Mercury capsule reached an altitude of 150 miles from Cape Canaveral, flight was 16 minutes and 39 seconds
BREVARD COUNTY, FLORIDA — Ham the Astrochimp was launched from Brevard County for an 18-minute flight aboard a Mercury capsule that reached an altitude of 150 miles from Cape Canaveral on January 31, 1961.
The results from his test flight led directly to the mission Alan Shepard made on May 5, 1961, aboard Freedom 7.
Ham’s flight in the Mercury capsule was a preliminary test before the launching of a human into orbit. Ham’s name is an acronym for the laboratory that prepared him for his historic mission—the Holloman Aerospace Medical Center, located at Holloman Air Force Base in New Mexico, southwest of Alamogordo.

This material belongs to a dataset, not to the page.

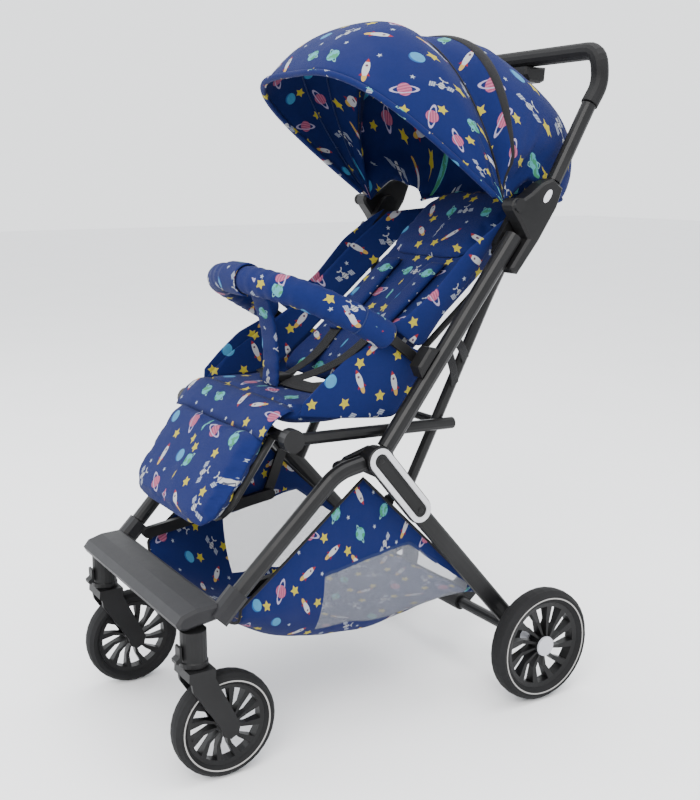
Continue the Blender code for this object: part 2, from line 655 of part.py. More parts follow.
def make_caster(side, sign):
    """Swivelling fork: stem block, crown and two trailing arms with the axle pin."""
    axis = Vector((sign * CASTER_X, CASTER_Y + REAR_AXLE_Y, 0))
    wheel = (CASTER_Y + CASTER_TRAIL, FRONT_WHEEL_R)
    crown = [(CASTER_Y - 0.0170, 0.1650), (CASTER_Y - 0.0180, 0.1530), (CASTER_Y - 0.0150, 0.1500),
             (CASTER_Y + 0.0200, 0.1530), (CASTER_Y + 0.0200, 0.1650)]
    x_in, x_out = CASTER_X - 0.0245, CASTER_X + 0.0245
    obj = add("caster_fork_" + side, prism(crown, (x_in, x_out), sign), "plastic", axis)
    arm = [(CASTER_Y - 0.0150, 0.1575), (CASTER_Y - 0.0120, 0.1380), (wheel[0] - 0.0140, wheel[1] + 0.004),
           (wheel[0] - 0.0110, wheel[1] - 0.0085), (wheel[0], wheel[1] - 0.0140),
           (wheel[0] + 0.0110, wheel[1] - 0.0085), (wheel[0] + 0.0140, wheel[1] + 0.004),
           (CASTER_Y + 0.0290, 0.1310), (CASTER_Y + 0.0170, 0.1575)]
    for near, far in ((x_in + 0.0006, x_in + 0.0062), (x_out - 0.0062, x_out - 0.0006)):
        boolean(obj, "UNION", prism(arm, (near, far), sign))
    pin = disc(point(0, wheel), 0.0050, mirrored((x_in + 0.0040, x_out - 0.0040), sign), steps=14)
    boolean(obj, "UNION", pin)
    centre = point(sign * CASTER_X, wheel)
    make_wheel(("front_tyre_" + side, "front_rim_" + side), FRONT_WHEEL_R, FRONT_WHEEL_WIDTH, centre, 0.0055)


def make_caster_lock(side, sign):
    """Small sliding tab on the front of the caster socket."""
    front = CASTER_Y - 0.0196
    outline = [(front, 0.1760), (front - 0.0080, 0.1745), (front - 0.0085, 0.1790), (front - 0.0030, 0.1830),
               (front - 0.0030, 0.1960), (front, 0.1970)]
    half = 0.0075
    centre = sign * CASTER_X
    return add("caster_lock_" + side, prism(outline, (centre - half, centre + half)), "plastic",
               point(centre, (CASTER_Y, 0.186)))


# ---------------------------------------------------------------- linkage
def make_strut(side, sign):
    """Thin tube from the hub plate up to the foot of the handle housing."""
    stations = ((STRUT_X, STRUT_FOOT), (STRUT_X, (-0.0570, 0.6155)), (0.1685, STRUT_TOP))
    path = [point(sign * x, p) for x, p in stations]
    return add("rear_strut_" + side, tube(rounded(path, 0.02, 3), STRUT_R, 12), "frame", point(0, STRUT_TOP))


def make_brace(side, sign):
    """Flat lever from the footrest bracket back to the knee."""
    outline = stadium((-0.4795, 0.2430), BRACE_KNEE, 0.0085, 5)
    return add("brace_" + side, prism(outline, BRACE_X, sign), "frame", point(0, LEG_BRACKET))


def make_knee_link(side, sign):
    """Short link from the knee up to the rear leg."""
    outline = stadium(KNEE_PIN, BRACE_KNEE, 0.0085, 5)
    return add("knee_link_" + side, prism(outline, LINK_X, sign), "frame", point(0, KNEE_PIN))


# ---------------------------------------------------------------- basket
BASKET_STATIONS = (            # y, rim height, rim half width, floor height, floor half width
    (-0.4750, 0.2250, 0.1625, 0.190, 0.115), (-0.4000, 0.2820, 0.1660, 0.150, 0.118),
    (-0.3300, 0.3400, 0.1665, 0.134, 0.120), (-0.2850, 0.3780, 0.1668, 0.129, 0.120),
    (-0.2300, 0.3190, 0.1668, 0.128, 0.120), (-0.1500, 0.2280, 0.1665, 0.142, 0.118),
    (-0.0750, 0.1700, 0.1660, 0.160, 0.116))


def make_basket():
    """Open hammock with high pointed sides, hung under the seat."""
    rows = []
    for y, rim_z, rim_x, floor_z, floor_x in BASKET_STATIONS:
        side = [(rim_x, rim_z), (rim_x - 0.002, floor_z + 0.42 * (rim_z - floor_z)),
                (floor_x + 0.016, floor_z + 0.10 * (rim_z - floor_z) + 0.004), (floor_x * 0.6, floor_z)]
        row = [point(-x, (y, z)) for x, z in side] + [point(x, (y, z)) for x, z in reversed(side)]
        rows.append(row)
    return add("basket", shell(rows, 0.0025), "fabric", None, 60)


# ---------------------------------------------------------------- assembly
def main():
    for obj in list(bpy.data.objects):
        bpy.data.objects.remove(obj)
    for side, sign in SIDES.items():
        for make in (make_upper_tube, make_fold_hub, make_seat_rail, make_bumper_socket, make_rear_leg,
                     make_hub_plate, make_front_leg, make_caster_socket, make_caster, make_caster_lock,
                     make_strut, make_brace, make_knee_link):
            make(side, sign)
    make_seat_rear_tube()
    make_seat_cushion()
    make_backrest()
    make_calf_rest()
    make_bumper_bar()
    make_crotch_strap()
    make_handle()
    make_canopy()
    make_rear_axle()
    make_brake_pedal()
    make_rear_wheels()
    make_footrest()
    make_basket()


main()
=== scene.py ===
"""The look of a folding baby stroller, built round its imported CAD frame.

The stroller faces -Y and the child's left is +X. Side-view places are (y, z) pairs
with y counted from the rear axle; at() turns them into world coordinates.
"""
import json
import math

import bmesh
import bpy
from mathutils import Matrix, Vector, noise


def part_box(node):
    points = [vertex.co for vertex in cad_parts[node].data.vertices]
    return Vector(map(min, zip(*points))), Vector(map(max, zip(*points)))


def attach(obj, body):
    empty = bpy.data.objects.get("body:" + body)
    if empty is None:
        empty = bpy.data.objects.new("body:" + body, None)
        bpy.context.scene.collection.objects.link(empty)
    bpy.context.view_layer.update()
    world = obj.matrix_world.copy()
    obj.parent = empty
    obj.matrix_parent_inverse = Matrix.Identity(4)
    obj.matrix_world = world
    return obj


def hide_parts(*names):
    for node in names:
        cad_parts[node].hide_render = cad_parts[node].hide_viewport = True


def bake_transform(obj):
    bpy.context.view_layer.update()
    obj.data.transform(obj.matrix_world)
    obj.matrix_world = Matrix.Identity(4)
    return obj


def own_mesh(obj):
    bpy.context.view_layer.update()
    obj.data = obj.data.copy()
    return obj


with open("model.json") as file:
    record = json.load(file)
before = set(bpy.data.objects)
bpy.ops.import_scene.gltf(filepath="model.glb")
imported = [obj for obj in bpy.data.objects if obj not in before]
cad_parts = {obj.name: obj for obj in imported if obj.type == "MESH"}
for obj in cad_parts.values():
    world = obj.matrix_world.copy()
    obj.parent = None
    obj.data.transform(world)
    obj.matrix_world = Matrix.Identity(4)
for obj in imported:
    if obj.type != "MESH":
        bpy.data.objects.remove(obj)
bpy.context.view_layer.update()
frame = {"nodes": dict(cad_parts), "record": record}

NODES = frame["nodes"]
JOINTS = {joint["name"]: joint for joint in frame["record"]["behaviour"]["joints"]}
AXLE_Y = sum(corner[1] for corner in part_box("rear_axle")) / 2
SIDES = {"left": 1, "right": -1}


# ---------------------------------------------------------------- places and numbers
def at(x, yz):
    """World point for a lateral x and a side-view (y, z)."""
    return Vector((x, yz[0] + AXLE_Y, yz[1]))


def pivot(joint):
    """Side-view place of a joint."""
    place = JOINTS[joint]["pos_m"]
    return (place[1] - AXLE_Y, place[2])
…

His name was also in honor of the commander of Holloman Aeromedical Laboratory, Lieutenant Colonel Hamilton “Ham” Blackshear.
Ham was born in July 1957 in French Cameroon, captured by animal trappers, and sent to the Rare Bird Farm in Miami, Florida. He was purchased by the United States Air Force and brought to Holloman Air Force Base in July 1959.
Beginning in July 1959, the two-year-old chimpanzee was trained under the direction of neuroscientist Joseph V. Brady at Holloman Air Force Base Aero-Medical Field Laboratory to do simple, timed tasks in response to electric lights and sounds.
During his pre-flight training, Ham was taught to push a lever within five seconds of seeing a flashing blue light; failure to do so resulted in an application of a light electric shock to the soles of his feet, while a correct response earned him a banana pellet.
On January 31, 1961, Ham was secured in a Project Mercury mission designated MR-2 and launched from Cape Canaveral, Florida, on a suborbital flight. Ham’s vital signs and tasks were monitored by sensors and computers on Earth.
The capsule suffered a partial loss of pressure during the flight, but Ham’s space suit prevented him from suffering any harm. Ham’s lever-pushing performance in space was only a fraction of a second slower than on Earth, demonstrating that tasks could be performed in space.
Ham’s capsule splashed down in the Atlantic Ocean and was recovered by the USS Donner later that day. His only physical injury was a bruised nose. His flight was 16 minutes and 39 seconds long.
In 1963, Ham was transferred to the National Zoo in Washington, D.C., where he lived for 17 years before joining a small group of chimps at the North Carolina Zoo in 1980.
Ham died in 1983, and his grave is at the New Mexico Museum of Space History in Alamogordo, New Mexico.